I have already dispensed above with the misunderstanding that whatever happens to you is an effect of personal Karma. This misunderstanding leads to a compelling criticism of the pragmatic value of the Law of Karma. It would entail, for instance, that if you are rich, it is a necessary consequence of your past good Karma, if you are poor or handicapped, it is a necessary consequence of your bad Karma. The criticism is that this leads to social passivity, to not caring, and likewise becomes an instrument of social control. Carrying this to its logical conclusion, as a Buddhist I can do anything I want to you knowing that you must deserve it. However this would be a misunderstanding of the Law of Karma. It would also not be consistent with the Buddha’s view of Karma as an instrument to shape the future, not as a reason for passivity. It would also be inconsistent with the admonition of the Kalama Sutta, “When you know for yourselves that, ‘These qualities are unskillful, … blameworthy, … criticized by the wise, … lead to harm and suffering’, then you should abandon them.” (AN 3.65)

How the Law of Karma Might Work.

The Law of Karma makes sense for pragmatic reasons, that is, benefit accrues from believing and acting in accord with the Law of Karma. But is it really true in a verifiable way? More to the point, how could it be true, what is the mechanism behind this principle of cosmic payback?

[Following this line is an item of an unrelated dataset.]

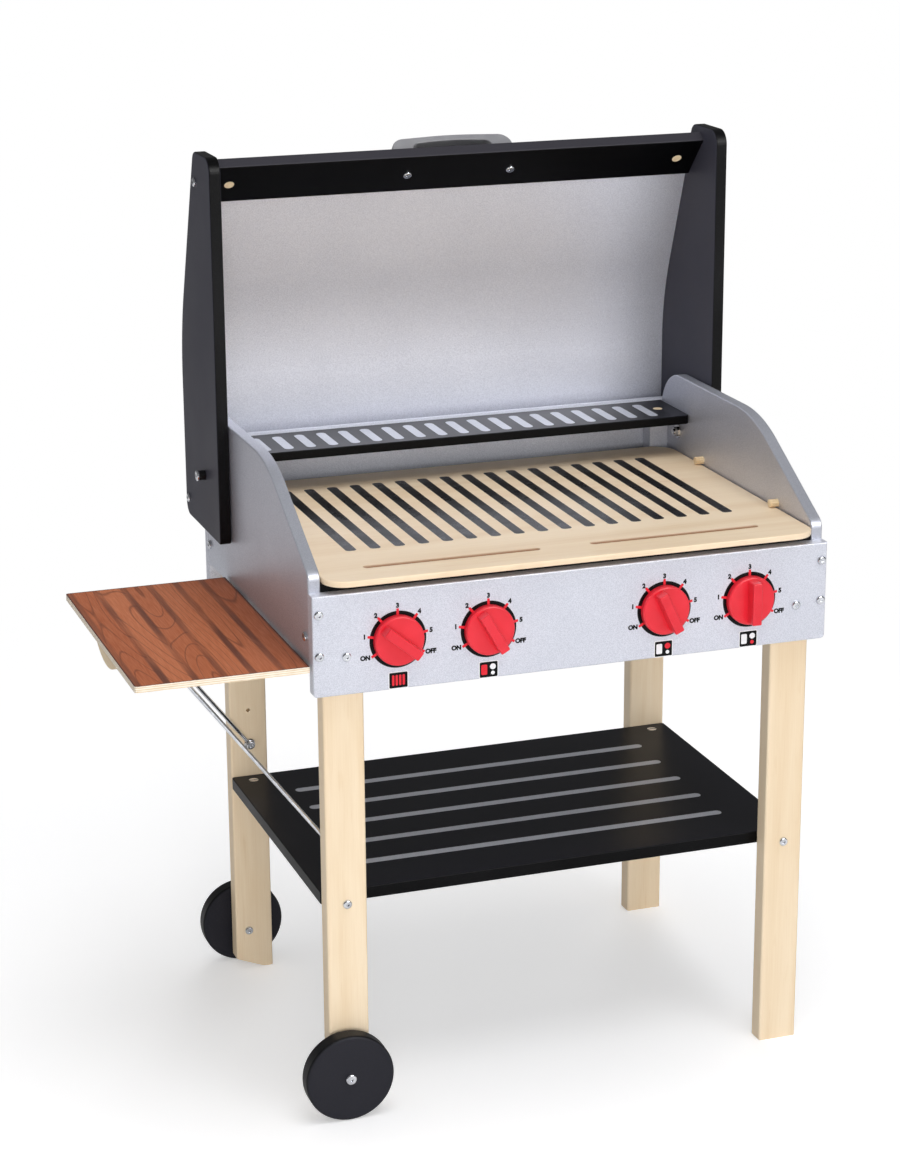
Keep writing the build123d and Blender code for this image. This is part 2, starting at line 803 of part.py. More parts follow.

If you do a quick check, the Law of Karma sure seems to work. If you do someone a favor, you often later find him doing a favor for you. If you use harsh speech, you often get punched in the nose, or something of that nature. If anger is a prominent part of your karmic activities, you often find you develop a less than attractive grumpy appearance, people eschew you, you never seem to be successful. If you act habitually with some kind of sensual greed, for instance, as in chronic overeating or alcoholism, your physical or mental health will commonly deteriorate. It seems to work for institutions as well as individuals. I have heard that the CIA has coined a phrase for this commonly observed phenomenon: blowback. For instance the CIA originally recruited and armed Muslim radicals to fight the Soviets in Afghanistan, and America found itself targeted by the same radicals.

As long as we confine ourselves to what we observe in this life, I don’t think the mechanisms that enable the Law of Karma are particularly mysterious. The cases that follow rebirth will be considered in subsequent weeks as we consider rebirth as a part of human Destiny. The effects of Karma are of three kinds: (1) mental, (2) personal appearance and deportment, and (3) effects that come physically from outside.

(1) Mental Karmic Effects. These are easy to account for in general. As Spinoza says, Happiness is not the reward for virture, it is virtue. First, unskillful actions are accompanied by stress, skillful actions are not. Unskillful habits, as described a couple of weeks ago, repeated over and over eventually determine the emotional tenor of your life, sometimes to the point where you describe your life as “hell.” Skillful habits can make your life “heaven.” Single heavy Karmic acts can have similar effects.

(2) Personal Appearance and Deportment. We have also seen that habitual Karmic acts begin to affect your appearance. If you are angry or greedy by nature you will generally develop an unpleasant appearance, if kindly an angelic appearance. Habits can radically change your appearance. If you habitually overeat you are probably plump. If you drink you probably have a perpetual blush. If you smoke your voice is probably unnaturally low. If you jog regularly you are probably slender. They also change your health and extend or reduce life-expectancy. Generosity or kindliness produces a personality that others find attractive. Anger is generally unattractive. Absence of unskillful habits generally results in industriousness, organizational abilities, equanimity, which are attractive to others and make your efforts more productive.

(3) External Effects. Most of our lives are spent in an interpersonal context and interpersonal interactions follow some predictable patterns as people discover friends and alliances, obstacles and enemies. It is also a context in which natural retributive principles apply. People are naturally attracted to you if they think you can benefit them or you have qualities that they admire. People are repelled by you for the opposite reasons. If you harm someone, you will probably make an enemy and they will most likely seek some kind of retribution. Your attractive qualities, which we saw in (2) are correlated with skillful Karma, will probably make life easier for you, in personal relationships, in business deals, in reputation and popularity. Your unattractive qualities, correlated with unskillful Karma will be the opposite. Likewise your productivity generally correlates with skillful factors, and so on. The harm that arises from unskillful factors will revisit you as people withdraw their support, undermine your reputation or even commit violent acts. Some of the harmful things you might do come back at you directly as a kind of beehive effect; the damage is so widespread that you also become a victim.

This leaves out cases like committing a murder and later getting hit by lightning, but these are so rare, so unverifiable and, although fun, probably so pragmatically thin that they can be discounted. Putting aside for now the application of the Law to span more than one lifetime, I suggest that we can say with a high degree of certainty fortified by the mechanisms laid out here that We Reap what We Sow.

6 Responses to “From Thought to Destiny: The Law of Karma”

  1. Dilani Says:

    May the triple gem bless you, these explanations r very useful for us since we have less exposure to damma discussions… Thank you very much…

  2. Josh Badgley Says:

    Wonderful Bhante, wonderful! It’s as if that which was crooked was set straight! Seriously though, a great post as always, thank you!

  3. Aung Koe Says:

    I like this one and also like all your writing with related references which supposed to be included as we all are preserving actual Buddha teaching, so called Theravada Buddhism. I hope one day I would see all of your collected writing in a BOOK.
    I am very glad that I have a chance to support you at the Sitagu Dhamma Vihara, Maplewood, in Minnesota.
    Aung Koe

  4. Visuddhimagga Says:

    Very helpful 🙂 Thanks and all the best.